At night (or any time really) you are spoilt for choice as long as you fancy going to the pub. There are trendy clubs, traditional pubs, traditional pubs with live music, even pubs with plays. Every second door seems to be a different drinking establishment. It's like being a child in a street of sweetie shops. How anyone can get to know the best one puzzles me. The more pubs you try out the less you'll remember, because at each one you have to drink that stout. It might take a year to get around them all.

Two days in Dublin won't scratch the surface and, like drinking the ale, you'll hanker for more. Our trip was a sort of a random walking magical tour with refreshment stops.

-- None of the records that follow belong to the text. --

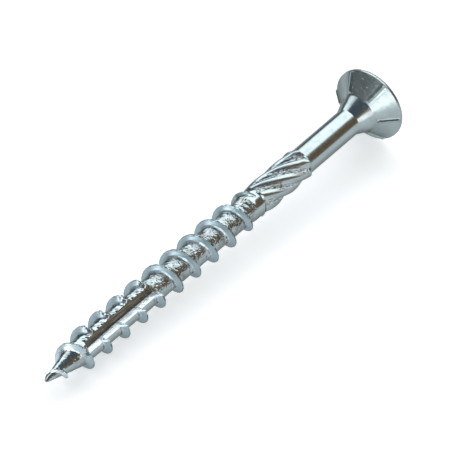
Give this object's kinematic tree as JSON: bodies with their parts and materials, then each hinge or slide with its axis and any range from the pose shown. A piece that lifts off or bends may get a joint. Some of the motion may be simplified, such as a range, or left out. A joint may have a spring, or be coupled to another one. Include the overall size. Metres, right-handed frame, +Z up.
{
  "type": "timber screw",
  "caption": "Countersunk timber screw with a coarse thread, a cut point, a ribbed reamer below a smooth shank, ribs under the head and a six-lobe socket.",
  "frame": {"origin": "centre of the bounding box, on the surface that the screw lies on", "axes": "+Z up from that surface, +X from the point towards the head; the screw's axis rises towards the head by 2.3 degrees, because it lies on the rim of its head and on its thread"},
  "size_m": [0.0802, 0.0118, 0.0119],
  "materials": {
    "zinc_plate": "bright blue-white zinc plate on rolled steel"
  },
  "bodies": {
    "root": {"timber_screw": "zinc_plate"}
  },
  "joints": []
}
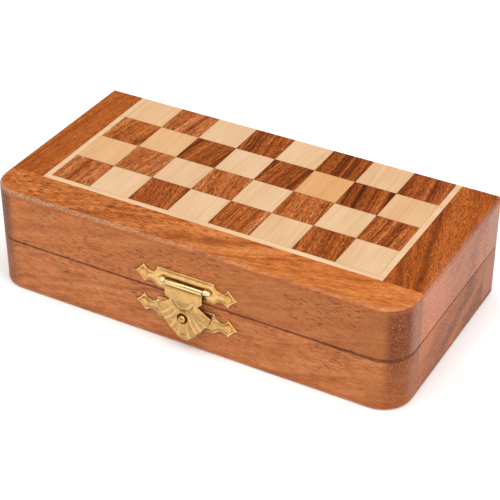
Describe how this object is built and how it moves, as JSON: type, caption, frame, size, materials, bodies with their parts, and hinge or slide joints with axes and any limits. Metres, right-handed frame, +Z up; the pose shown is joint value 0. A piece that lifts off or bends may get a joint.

There's nothing duff in this city. All our meals were first rate, but not cheap. Just some of the highlights in roughly chronological order were: Amnesty International Cafe, Fleet Street for tastiest salad each of cheese and honey and feta and ham combined with exotic fruit and veg. Best coffee at Coffee Society just over the Halfpenny Bridge, The Oliver St John Gogarty, Temple Bar for traditional meals; Molly Malone seafood starter with Dublin Prawns, giant Irish stew served with colcannan. The Halfpenny Bridge Inn, traditional songs by two local lads. Guinness Storehouse (compulsory, see above). Visit Bewleys Oriental Cafes Ltd, Grafton Street for pasta in exquisite Liberty style surroundings. Walk Grafton Street past the violin-playing buskers and fire jugglers in the hub of the city where the best shops are to be found. And finally for the homeliness and honesty (and relatively low prices) The Bad Ass Cafe on Crown Alley just off Temple Bar. Given more time, there are more serious galleries, museums and cultural venues. John, the bus driver, will tell you.

So we will gear up to see the cultural and literary side of Dublin next. Unless, of course, it falls around March 17, St Patrick's Day, when, I do believe, that if you are in Ireland it's necessary to go for a drink instead.